#### Set task
Below are records; please set down exactly the lines from the first through the one containing "PLEAT_OUTWARDNESS = (1.0, 1.0, 0.0, 0.0)".

#### Entries

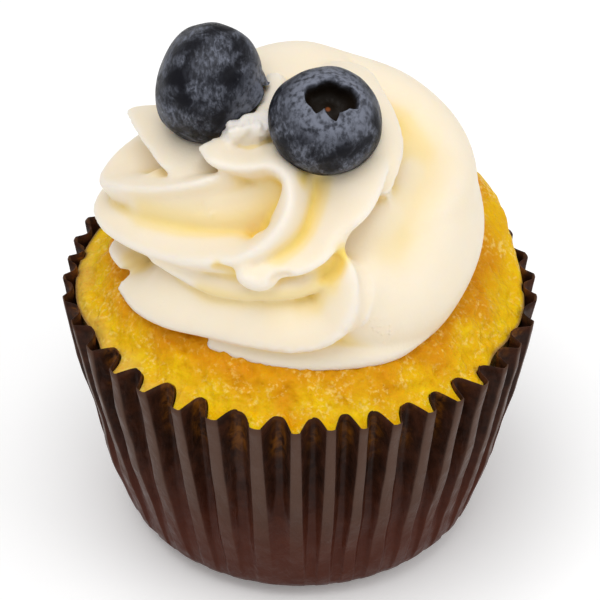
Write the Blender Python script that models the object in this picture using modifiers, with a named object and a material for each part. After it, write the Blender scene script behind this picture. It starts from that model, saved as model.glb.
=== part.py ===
"""A frosted cupcake: pleated paper case, sponge cake, piped frosting swirl and two dark berries.

Units are metres, +Z is up and the origin is the centre of the case's flat base.
Azimuths are degrees, counter-clockwise seen from above, with 0 along +X and 270 at the front.
"""

from dataclasses import dataclass
import math

import bmesh
import bpy
import numpy as np
from mathutils import Matrix, Vector

MM = 0.001
OBJECT_NAME = "cupcake"
CLEARANCE = 0.3 * MM

# Paper case
PLEATS = 40
PLEAT_PITCH = 360.0 / PLEATS
RIM_RADIUS = 34.5 * MM
RIM_HEIGHT = 38.5 * MM
RIM_TILT = 0.038
BASE_CORNER_RADIUS = 6.9 * MM
BASE_CORNER_RINGS = 3
BASE_EDGE_RADIUS = 25.9 * MM
WALL_BULGE = 0.6 * MM
PAPER_THICKNESS = 0.3 * MM
PLEAT_DEPTH = 3.6 * MM
PLEAT_DEPTH_LEVELS = ((0.0, 0.0), (1.5 * MM, 0.35 * MM), (5.4 * MM, 0.9 * MM), (RIM_HEIGHT, PLEAT_DEPTH))
SIDE_DEPTH_SHARE = 0.45
FRONT_AZIMUTH = 264.0
FRONT_FADE = (42.0, 78.0)
PLEAT_COLUMNS = (-0.20, 0.20, 0.42, 0.58)
PLEAT_OUTWARDNESS = (1.0, 1.0, 0.0, 0.0)

# Sponge cake: the dome's rows are (radius, height) in millimetres, where it is low and where it has swollen
CAKE_FLOOR = PAPER_THICKNESS + 1.3 * CLEARANCE
CAKE_FLOOR_INSET = 1.5 * MM
CAKE_FOOT_HEIGHT = CAKE_FLOOR + 1.4 * MM
CAKE_EDGE_HEIGHT = 36.4 * MM
CAKE_DOME = ((32.4, 39.4), (27.6, 42.0), (22.0, 44.4), (12.0, 46.2))
CAKE_SWOLLEN = ((32.2, 43.8), (31.9, 47.4), (26.0, 50.4), (12.0, 49.0))
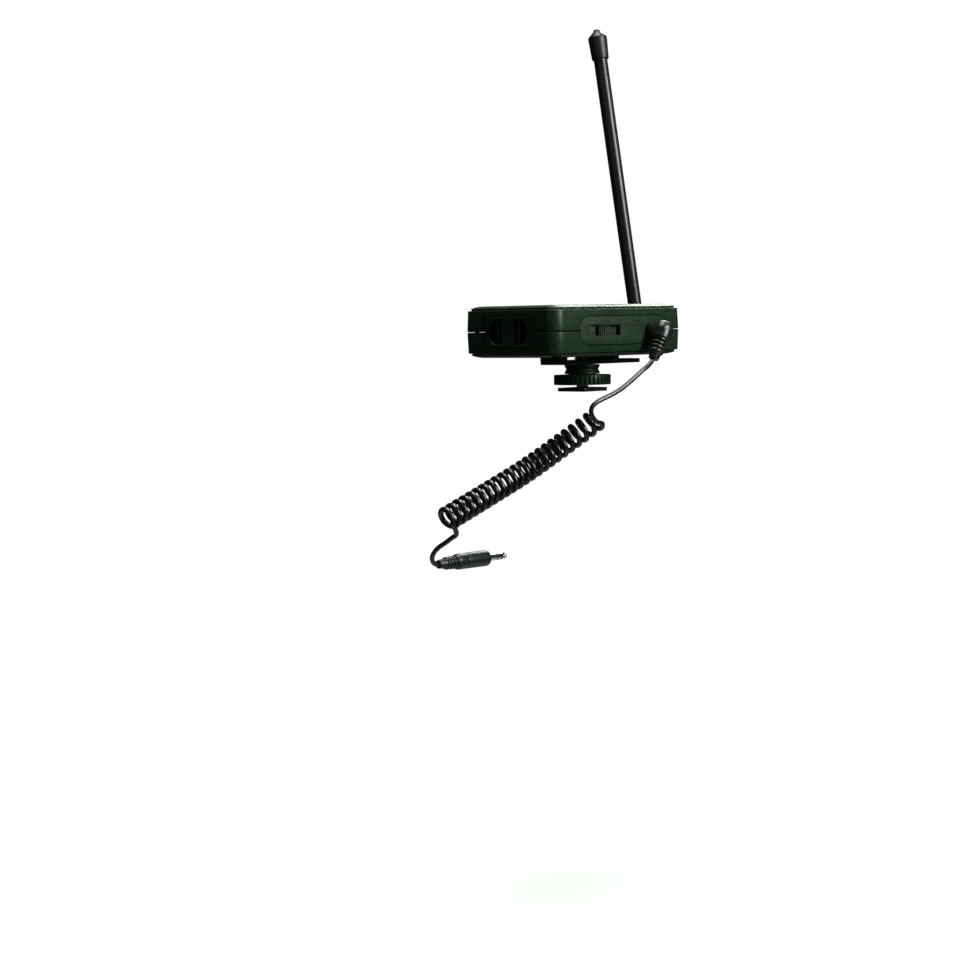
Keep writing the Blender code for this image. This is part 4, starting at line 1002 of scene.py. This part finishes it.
def make_stage():
    """Pale floor that throws only a little light back up at the object."""
    mesh = bpy.data.meshes.new("floor")
    sketch = bmesh.new()
    bmesh.ops.create_circle(sketch, cap_ends=True, segments=96, radius=0.30)
    sketch.to_mesh(mesh)
    sketch.free()
    material, tree, shader = shader_tree("floor_look")
    tree.links.new(ramp(tree, noise(tree, 3, 2.0), ((0.3, (0.84, 0.85, 0.84)), (0.7, (0.88, 0.89, 0.88)))),
                   shader.inputs["Base Color"])
    shader.inputs["Roughness"].default_value = 0.9
    dim = tree.nodes.new("ShaderNodeBsdfDiffuse")
    dim.inputs["Color"].default_value = (0.30, 0.31, 0.30, 1)
    path = tree.nodes.new("ShaderNodeLightPath")
    mix = tree.nodes.new("ShaderNodeMixShader")
    tree.links.new(path.outputs["Is Camera Ray"], mix.inputs["Fac"])
    tree.links.new(dim.outputs["BSDF"], mix.inputs[1])
    tree.links.new(shader.outputs["BSDF"], mix.inputs[2])
    tree.links.new(mix.outputs["Shader"], tree.nodes["Material Output"].inputs["Surface"])
    mesh.materials.append(material)
    floor = add_object("floor", mesh)
    floor.location = (0, 0, FLOOR_Z)


def make_world():
    """Pale surroundings for the eye, dimmer ones for the light on the object."""
    world = bpy.data.worlds.new("studio")
    bpy.context.scene.world = world
    world.use_nodes = True
    tree = world.node_tree
    tree.nodes.clear()
    output = tree.nodes.new("ShaderNodeOutputWorld")
    mix = tree.nodes.new("ShaderNodeMixShader")
    path = tree.nodes.new("ShaderNodeLightPath")
    seen = tree.nodes.new("ShaderNodeBackground")
    seen.inputs["Color"].default_value = (1.0, 1.0, 1.0, 1)
    seen.inputs["Strength"].default_value = 1.0
    light = tree.nodes.new("ShaderNodeBackground")
    light.inputs["Color"].default_value = (0.93, 1.0, 0.94, 1)
    light.inputs["Strength"].default_value = 0.03
    tree.links.new(path.outputs["Is Camera Ray"], mix.inputs["Fac"])
    tree.links.new(light.outputs["Background"], mix.inputs[1])
    tree.links.new(seen.outputs["Background"], mix.inputs[2])
    tree.links.new(mix.outputs["Shader"], output.inputs["Surface"])


def softbox(name, azimuth, elevation, distance, size, power, colour=(1.0, 1.0, 1.0)):
    """Rectangular light aimed at the object; azimuth is measured from +Y towards +X, in degrees."""
    light = bpy.data.lights.new(name, "AREA")
    light.shape = "RECTANGLE"
    light.size, light.size_y = size
    light.energy = power
    light.color = colour
    item = bpy.data.objects.new(name, light)
    bpy.context.scene.collection.objects.link(item)
    a, e = math.radians(azimuth), math.radians(elevation)
    direction = Vector((math.sin(a) * math.cos(e), math.cos(a) * math.cos(e), math.sin(e)))
    item.location = direction * distance + Vector((0, 0, 0.03))
    item.rotation_mode = "QUATERNION"
    item.rotation_quaternion = direction.to_track_quat("Z", "Y")


def make_lights():
    softbox("key", 168, 24, 1.5, (0.30, 0.8), 27, (0.93, 1.0, 0.92))
    softbox("back", 60, 30, 1.7, (0.5, 0.5), 9, (0.95, 1.0, 0.93))
    softbox("overhead", 20, 86, 1.7, (0.9, 0.9), 34)
    softbox("left_edge", 262, 20, 1.8, (0.12, 0.9), 0.6)


def make_camera():
    camera = bpy.data.cameras.new("camera")
    camera.lens = 79.2
    camera.sensor_width = 36.0
    camera.clip_start = 0.01
    camera.clip_end = 50.0
    item = bpy.data.objects.new("camera", camera)
    bpy.context.scene.collection.objects.link(item)
    item.location = metres((-839.45, -736.97, 37.83))
    pitch, roll = math.radians(4.303), math.radians(1.03)
    forward = Vector((math.sin(VIEW_AZIMUTH) * math.cos(pitch), math.cos(VIEW_AZIMUTH) * math.cos(pitch),
                      -math.sin(pitch)))
    aim = forward.to_track_quat("-Z", "Y").to_matrix()
    item.matrix_world = (Matrix.Translation(item.location) @ aim.to_4x4() @ Matrix.Rotation(-roll, 4, "Z"))
    bpy.context.scene.camera = item


# ---------------------------------------------------------------- build
make_camera()
make_world()
make_stage()
make_lights()
make_near_plug()
far_plug_pieces = [make_far_plug()] + audio_pin("far_pin", "far_plug_pin", 1, 0)
audio_pin("near_pin", "plug_pin", 1, 1)
make_cord()
make_case()
make_side_panel()
make_channel_slider()
make_power_switch()
make_antenna_base()
make_fork()
make_rod()
make_battery_tray()
make_cells()
make_belt_clip()
make_clip_bracket()
make_adapter()
dress_kept_nodes()
bpy.context.scene.view_settings.view_transform = "Standard"
bpy.context.view_layer.update()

#### In response
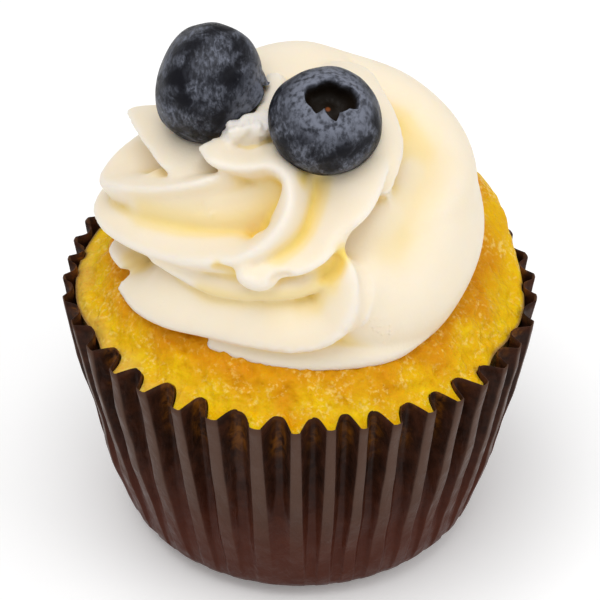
Write the Blender Python script that models the object in this picture using modifiers, with a named object and a material for each part. After it, write the Blender scene script behind this picture. It starts from that model, saved as model.glb.
=== part.py ===
"""A frosted cupcake: pleated paper case, sponge cake, piped frosting swirl and two dark berries.

Units are metres, +Z is up and the origin is the centre of the case's flat base.
Azimuths are degrees, counter-clockwise seen from above, with 0 along +X and 270 at the front.
"""

from dataclasses import dataclass
import math

import bmesh
import bpy
import numpy as np
from mathutils import Matrix, Vector

MM = 0.001
OBJECT_NAME = "cupcake"
CLEARANCE = 0.3 * MM

# Paper case
PLEATS = 40
PLEAT_PITCH = 360.0 / PLEATS
RIM_RADIUS = 34.5 * MM
RIM_HEIGHT = 38.5 * MM
RIM_TILT = 0.038
BASE_CORNER_RADIUS = 6.9 * MM
BASE_CORNER_RINGS = 3
BASE_EDGE_RADIUS = 25.9 * MM
WALL_BULGE = 0.6 * MM
PAPER_THICKNESS = 0.3 * MM
PLEAT_DEPTH = 3.6 * MM
PLEAT_DEPTH_LEVELS = ((0.0, 0.0), (1.5 * MM, 0.35 * MM), (5.4 * MM, 0.9 * MM), (RIM_HEIGHT, PLEAT_DEPTH))
SIDE_DEPTH_SHARE = 0.45
FRONT_AZIMUTH = 264.0
FRONT_FADE = (42.0, 78.0)
PLEAT_COLUMNS = (-0.20, 0.20, 0.42, 0.58)
PLEAT_OUTWARDNESS = (1.0, 1.0, 0.0, 0.0)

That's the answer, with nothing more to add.